Learning Representational Disparities
Pavan Ravishankar, Rushabh Shah, Daniel B. Neill
TL;DR
This work tackles downstream disparities arising from biased human decisions in decision-support systems by learning representational disparities that differentiate the inputs seen by observed and desired decision-makers, aiming to minimize $A = |\Pr(Y=1|S=1) - \Pr(Y=1|S=0)|$. It introduces Learning Representational Disparities (LRD), a shallow, interpretable neural network with representational disparity nodes that capture input differences and a multi-objective loss $L = aA + bB + cC + dD$ with $c \gg a,b$ and $d \gg a,b$ to emphasize outcome modeling and decision fidelity. Theoretical guarantees (Theorems 4.1–4.3) show interpretable, often globally optimal disparity weights that fully mitigate disparity under simplifying assumptions, with extensions to more complex inputs. Empirically, LRD outperforms LFR on German Credit, Adult, and Heritage Health datasets in reducing downstream disparity while preserving or improving accuracy, demonstrating practical potential for nudges to steer human decisions toward fairer outcomes.
Abstract
We propose a fair machine learning algorithm to model interpretable differences between observed and desired human decision-making, with the latter aimed at reducing disparity in a downstream outcome impacted by the human decision.

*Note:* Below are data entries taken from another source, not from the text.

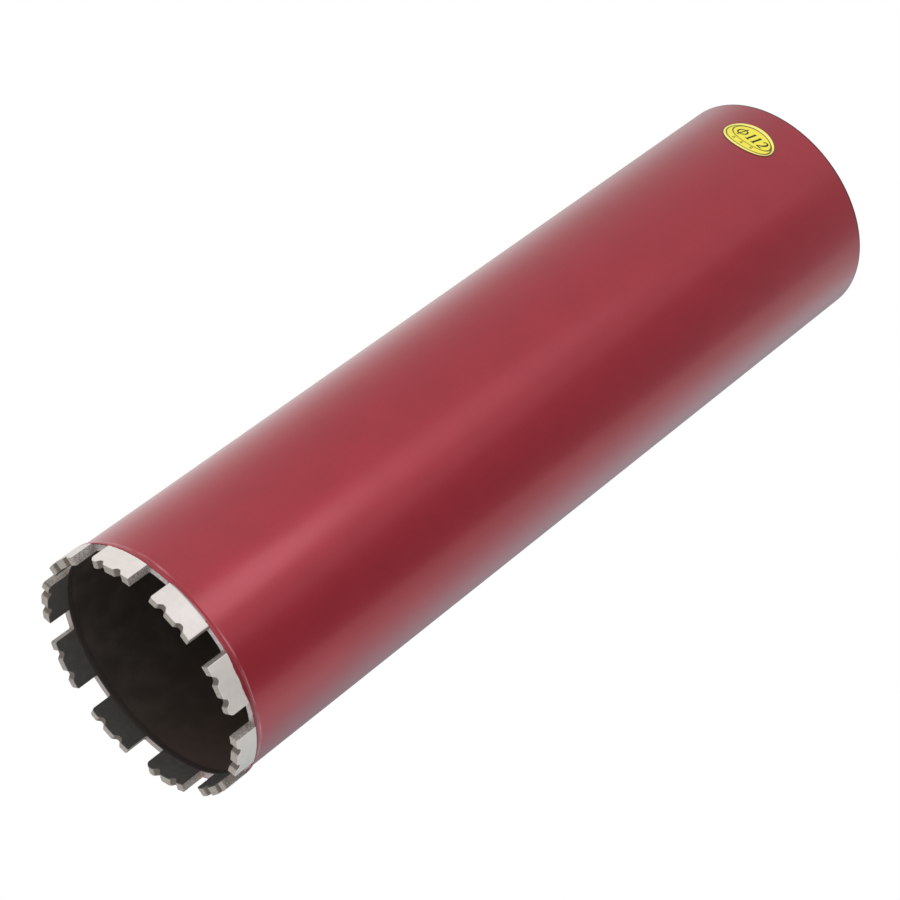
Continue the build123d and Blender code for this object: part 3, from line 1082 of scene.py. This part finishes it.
# Each card has its place, what it faces and its size, its glow at the foot and at the top, the
# least share of that glow that shows, and further shares that come in from one x to another.
CARDS = [
    (
        "dark_card",
        (0.70, 0.30, 0.56),
        (0, 0, 0),
        (0.7, 1.1),
        [(0.09, 0.09, 0.09), (0.26, 0.26, 0.27)],
        1.0,
        [],
    ),
    (
        "pale_card",
        (-0.586, 1.074, 0.70),
        (0, 0, 0),
        (1.9, 1.6),
        [(0.41, 0.53, 0.59), (0.68, 0.80, 0.86)],
        0.5,
        [(0.5, -1000.0, -100.0), (0.5, -1150.0, -1350.0)],
    ),
    (
        "ceiling",
        (0.7, 0.0, 1.3),
        (0.7, 0.001, 0.3),
        (5.4, 4.2),
        [(1, 1, 1), (1, 1, 1)],
        0.68,
        [(0.32, -500.0, -1900.0)],
    ),
]
CARD_FOOT = 300.0
CARD_TOP = 950.0

for name, place, aim, (wide, tall), glows, least, shares in CARDS:
    place, aim = Vector(place), Vector(aim)
    w, h = wide / 2, tall / 2
    sheet = bpy.data.meshes.new(name)
    sheet.from_pydata([(-w, -h, 0), (w, -h, 0), (w, h, 0), (-w, h, 0)], [], [(0, 1, 2, 3)])
    sheet.transform(look_along(place, (aim - place).normalized()))
    card_finish, spot = new_finish(name + "_finish")
    x, _, z = spot.axes()
    glow = z.rise(CARD_FOOT, CARD_TOP).between(*((*shade, 1.0) for shade in glows))
    share = sum((x.rise(start, end) * part for part, start, end in shares), x * 0.0 + least)
    glow = share.between(BLACK, glow)
    light = spot.node("ShaderNodeEmission", {}, {"Color": glow, "Strength": 1.0})
    tree = card_finish.node_tree
    tree.links.new(light.socket, tree.nodes["Material Output"].inputs["Surface"])
    card = piece(sheet, card_finish)
    card.visible_camera = card.visible_diffuse = False
    card.visible_transmission = card.visible_shadow = False


# ---- Camera -------------------------------------------------------------------------------
# A long lens looks up from beyond the crown, rolled so that the barrel lies across the frame.

EYE = Vector((0.891899, -0.409476, -0.463449))
AIM = Vector((0.000742, 0.001608, 0.182455))
ROLL = -53.19
LENS = 109.207

lens = bpy.data.cameras.new("long_lens")
lens.lens, lens.sensor_width = LENS, 36.0
lens.clip_start, lens.clip_end = 0.05, 20.0
camera = bpy.data.objects.new("long_lens", lens)
camera.matrix_world = look_along(EYE, (AIM - EYE).normalized(), ROLL)
bpy.context.scene.collection.objects.link(camera)
bpy.context.scene.camera = camera

bpy.context.scene.view_settings.view_transform = "Standard"
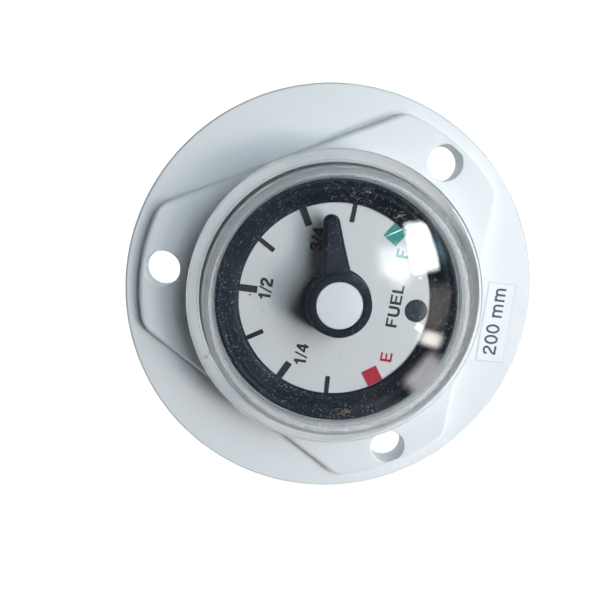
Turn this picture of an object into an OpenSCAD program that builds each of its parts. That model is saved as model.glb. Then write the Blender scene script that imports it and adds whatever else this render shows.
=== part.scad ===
// Fuel gauge for the top of a tank, read from above through a clear cap.
// A float slides on two rods and turns a twisted strip. A ring magnet on the strip
// turns a second magnet in the pointer's hub, through the closed wall of the head.
// Origin: centre of the bolt circle on the sealing face. +Z points up out of the tank,
// +Y points to the half mark of the dial and to one bolt hole.

/* [Flange] */
// Outer diameter of the round flange
flange_d = 90; // [88:0.5:110]
// Thickness of the flange
flange_t = 3; // [2.6:0.1:5]
// Rounding of the flange's outer edges
flange_edge = 0.6; // [0.2:0.1:1]
// Height of the triangular platform above the flange
platform_h = 2.4; // [1:0.1:4]
// Distance from the axis to each straight side of the platform
platform_side = 31.3; // [30.6:0.1:34]
// Material outside each bolt hole, out to the platform's corner arc
corner_land = 0.9; // [0.5:0.1:2]
// Diameter of the circle through the bolt holes
bolt_circle_d = 74; // [72:0.5:78]
// Diameter of each bolt hole
bolt_hole_d = 7.6; // [5.5:0.1:8.5]
// Diameter of the spigot that locates the gauge in the tank's opening
spigot_d = 54; // [53:0.5:55]
// Depth of the spigot below the sealing face
spigot_h = 6; // [5:0.5:12]
// Wall thickness of the spigot
spigot_wall = 2.4; // [1.6:0.1:2.6]
// Depth of the gasket's groove in the sealing face
gasket_t = 1.5; // [1:0.1:1.8]

/* [Tower] */
// Outer diameter of the tower
tower_d = 61; // [60.4:0.1:61]
// Height of the tower's top above the sealing face
tower_top = 9.6; // [9.2:0.1:12]
// Wall thickness of the tower
tower_wall = 2.8; // [2:0.1:3]
// Height of the closed inner wall's underside above the sealing face
web_under = 5.4; // [5.2:0.1:5.8]
// Thickness of the closed inner wall
web_t = 1.4; // [1.2:0.1:1.5]
// Radius of the fillet round the tower's foot
foot_fillet = 0.7; // [0.3:0.1:0.7]

/* [Lens] */
// Height of the lens rim above the tower
lens_rim_h = 2.6; // [1.6:0.1:4]
// Width of the lens rim, from its edge to the groove
lens_rim_w = 2.8; // [2.2:0.1:3.2]
// Wall thickness of the lens
lens_wall = 1.8; // [1.4:0.1:2]
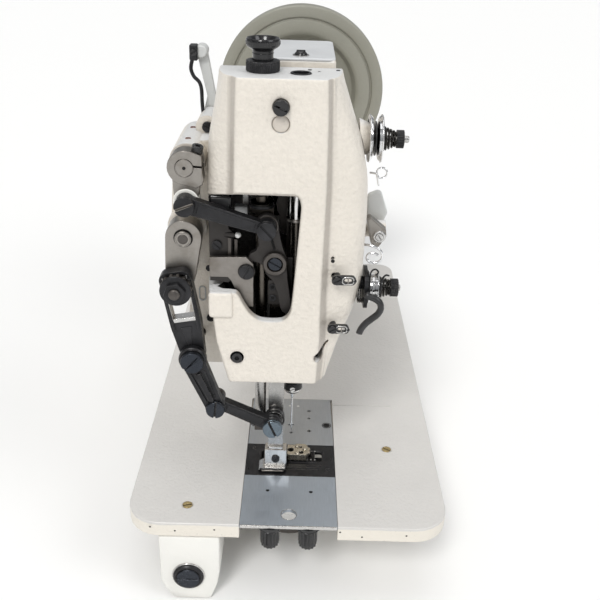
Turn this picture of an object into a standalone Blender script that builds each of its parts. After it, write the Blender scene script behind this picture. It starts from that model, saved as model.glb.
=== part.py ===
"""Long-arm flat-bed bag closing machine head.

Lengths are millimetres from the needle axis at the top surface of the needle
plate, scaled once by MM.  +X (right) is the operator side with the thread
tensions, -Y (front) the face cover, +Y (back) the handwheel, +Z up.  The last
step puts the origin at the middle of the bounding box's base.
"""
import bpy
import bmesh
import math
from mathutils import Vector, Matrix

MM = 0.001
GAP = 0.3                      # clearance between neighbouring pieces
RUN = 0.35                     # running clearance of bores
CLAMP_FIT = 0.1                # clearance of a crank clamped on its shaft

# ---- driving dimensions -------------------------------------------------
BED_LEFT, BED_RIGHT = -133.0, 131.0
BED_FRONT, BED_BACK = -91.0, 435.0
BED_T = 14.0
BED_R_FRONT, BED_R_BACK = 28.0, 20.0
PLATE_T = 3.0                  # slide plate, feed insert and needle plate
PLATE_HW = 39.7                # half width of the three plates
INSERT_FRONT, INSERT_BACK = -28.0, 17.0
NEEDLE_PLATE_BACK = 92.4
PLATE_SCREWS = ((-34.6, 49.2), (33.7, 48.6))
LEG_FOOT_Z = -82.0             # lowest point of the machine

FACE_Y, SPLIT_Y, HEAD_BACK = -38.0, 5.0, 50.0   # the cover meets the arm at SPLIT_Y
HEAD_TOP, HEAD_BOT = 344.0, 102.0
SHAFT_Z = 231.0                # main shaft and handwheel axis
MAIN_SHAFT_R, MAIN_SHAFT_LEN, MAIN_SHAFT_BACK = 12.0, 441.0, 478.0
WHEEL_R, WHEEL_Y = 105.0, 458.0
ARM_Z0, ARM_Z1, ARM_HW = 188.0, 296.0, 44.0
PILLAR_Y0, PILLAR_Y1, PILLAR_HW = 292.0, 426.0, 52.0

# X, Z of the axes that run along Y
MAIN_SHAFT = (0.0, SHAFT_Z)
UPPER_ROCK = (-83.0, 276.0)
CRANK_PIN = (-82.5, 250.3)
LINK_PIN = (-22.2, 232.7)
BELL_AXIS = (-15.9, 202.5)
LOWER_ROCK = (-86.2, 219.6)
ADJ_PIN = (-91.3, 182.6)
ROCKER_AXIS = (-80.2, 121.7)
LEVER_PIN = (-62.7, 76.8)
FOOT_PIN = (-15.8, 54.6)
WALK_AXIS = (-13.5, 182.0)
RELEASE_AXIS = (66.4, 212.0)
LIFT_AXIS = (-72.0, 292.0)
FEED_SHAFT = (-82.4, -56.0)
FACE_SCREW = (-13.0, 325.0)

# Y, Z of the axes that run along X
TENSION_UP = (15.0, 291.0)
TENSION_LOW = (-5.0, 175.0)

# X, Y of the axes that run along Z
PRESSER = (-26.9, -12.0)
NEEDLE = (0.0, 0.0)

UPPER_ROCK_R, LOWER_ROCK_R = 6.5, 6.4
FEED_SHAFT_R = 8.0
PIN_R = 3.25                   # shanks of the linkage screws
STUD_R = 4.45                  # shank of the rocker stud
RELEASE_SHAFT_R = 3.0
LIFT_STUD_R = 4.0
TENSION_STUD_R = 2.5
KNOB_STEM_R = 7.4              # pressure knob
PLUG_R, PLUG_LEN, PLUG_SEAT_Y = 12.7, 10.4, -84.0
CRANK_THROW = 23.0
CRANK_TOP = (0.0, SHAFT_Z + CRANK_THROW)
LINK_Z = 178.0                 # needle bar clamp pin
LINK_FOOT = (0.0, LINK_Z)
NEEDLE_TIP = 28.0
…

Prior work learns fair representations without considering the outcome in the decision-making process. We model the outcome disparities as arising due to the different representations of the input seen by the observed and desired decision-maker, which we term representational disparities. Our goal is to learn interpretable representational disparities which could potentially be corrected by specific nudges to the human decision, mitigating disparities in the downstream outcome; we frame this as a multi-objective optimization problem using a neural network. Under reasonable simplifying assumptions, we prove that our neural network model of the representational disparity learns interpretable weights that fully mitigate the outcome disparity. We validate objectives and interpret results using real-world German Credit, Adult, and Heritage Health datasets.